James Madison Papers

To James Madison from the Ohio General Assembly, 4 January 1813 (Abstract)

§ From the Ohio General Assembly

4 January 1813. “It has pleased Divine Providence, that this general assembly should convene under circumstances, new, replete with interest, and of great national concern. While the moral and political convulsions of Europe have shaken empires from their centre, this nation has, alone pursued a peaceful policy. It has grown in wealth, it has increased in importance, until its power has become a cause of jealousy among the nations of the old world, and its wealth has but too effectually invited their rapacity.

“Endeavoring to surmount injustice with its view fixed on peace and with exertions never suspended, the American administration has been determined if practicable, to elude the evils of war, mildness has characterised its manner, and justice has been its whole demand: But forbearance has been in vain. Forgetting the principles of justice and regardless of our unquestioned rights, the great contending powers of Europe have reduced plunder to system, and in that system, unremittingly persevere, nor is this all; the British nation has superadded personal oppression and the cruel enslavement of our citizens; and even when professedly at peace with the United States she has been perfidiously accessary to the murder of our frontier inhabitants, by instigating and aiding her savage allies whose cruel mode of warfare is disgraceful to humanity. Still, was she invited to be just, while the sword was yet starting from its scabbord, the olive branch was cordially offered to the enemy; but this offer is refused, and the only republic which has survived the general wreck of nations is in open war.

“Impressed with a full conviction that the war in which this nation is involved is on our part just and necessary, that the cause pursued by the administration in recommending the measure, and in its mild, conciliatory and continued efforts to secure to this nation an honorable peace, merits the entire approbation of this general assembly and that, not only the honor and dignity of this people, but its continuance, as a free and independent nation, depends upon a vigorous prosecution of the war: Therefore,

Resolved by the general assembly of the state of Ohio, That in the name and in behalf of our constituents we pledge ourselves, to aid the national government in the present emergency to the extent of our resources: And we do this in the hope that the goodly heritage of our freedom may descend from us, to posterity, as we received it—excellent and unimpaired.

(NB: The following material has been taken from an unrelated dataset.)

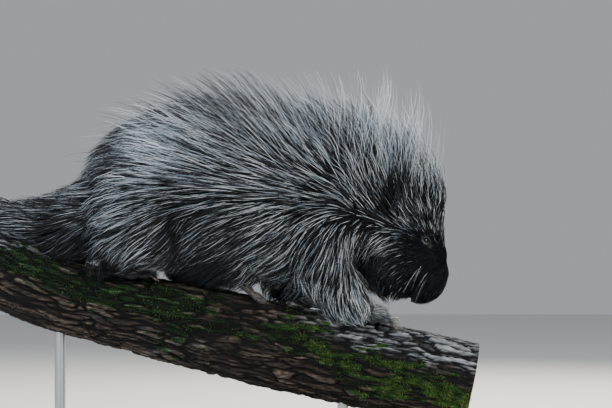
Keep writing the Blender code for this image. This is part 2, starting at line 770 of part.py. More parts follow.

Be it further resolved, That we have seen, with emotions of much concern, the protracted delay of the French government, to render justice to this nation, for its outrageous depredations upon us, and that we will afford, to the constituted authorities in whose wisdom and firmness we place confident reliance, our utmost support in their efforts to sustain the honor of the nation, and to obtain suitable amends for its injuries.

Be it further resolved, That in the opinion of this general assembly, every republic is now peculiarly called upon by all honorable and honest motives, to sacrifice, at the shrine of his country, political dissentions and personal animosities, and with united efforts to rescue from danger, that civil and political liberty, for which our fathers so arduously struggled and so freely bled.

Be it further resolved, That the governor be requested to transmit to the president of the United States, to the president of the senate, the speaker of the house of representatives, and to our senators and representative in congress, one copy each of the foregoing declaration and resolutions.”

Printed copy (DLC). 1 p.; signed by John Pollock, Speaker of the Ohio House of Representatives, and Thomas Kirker, Speaker of the Ohio Senate. Enclosed in Return Jonathan Meigs to JM, 10 Jan. 1813 (DLC; 1 p.).